Budget and Transamerica also argue that National is required to pay the full limit of its policy because Dunlap, National's insured, agreed to indemnify Budget for all liability in excess of the $20,000 of coverage provided by the rental agreement. This argument is not properly before us. Although defendants raised this argument in their *191 own motion for summary disposition, the argument was never decided by the trial court. Sallee v Auto Club Ins Ass'n, 190 Mich. App. 305, 308; 475 NW2d 828 (1991). Moreover, defendants did not plead this argument either as an affirmative defense or as a counterclaim. MCR 2.111(F)(3)(c).

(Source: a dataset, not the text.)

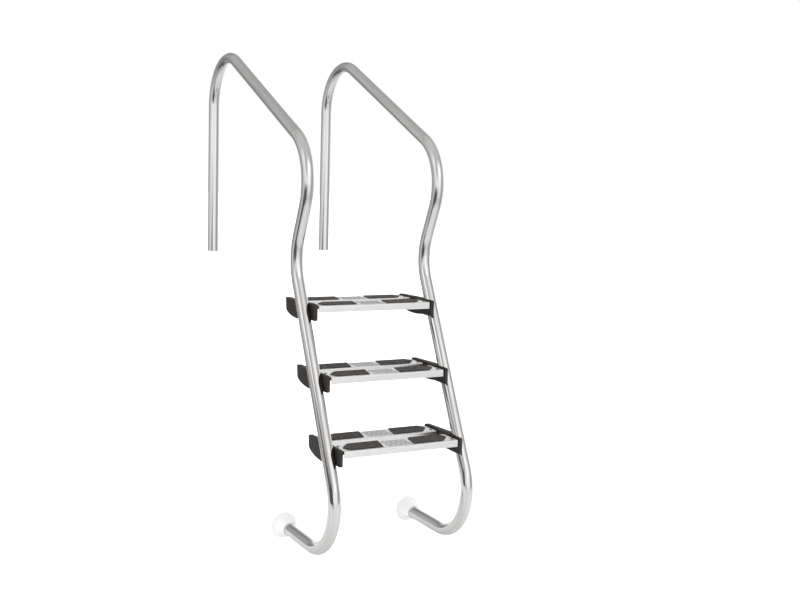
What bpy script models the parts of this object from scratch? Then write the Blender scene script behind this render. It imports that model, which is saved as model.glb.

Finally, Dunlap, the alleged indemnitor, has not been joined as a party.
National claims on appeal that it is entitled to full recovery of the amount it paid toward the settlement because its coverage is excess to that provided by Fidelity, while Fidelity is not liable at all, despite its payment of its policy limit toward the settlement. According to National, the Fidelity policy's nonowned vehicle exclusion excludes coverage in this case. This issue is without merit. National conceded below that the nonowned vehicle exclusion was inapplicable in this case because the exclusion pertained to uninsured motorist coverage, not liability coverage. After examining the Fidelity policy, we see no reason to disagree with National's initial judgment, and National has presented no new arguments on appeal regarding the exclusion.
Reversed and remanded. We do not retain jurisdiction.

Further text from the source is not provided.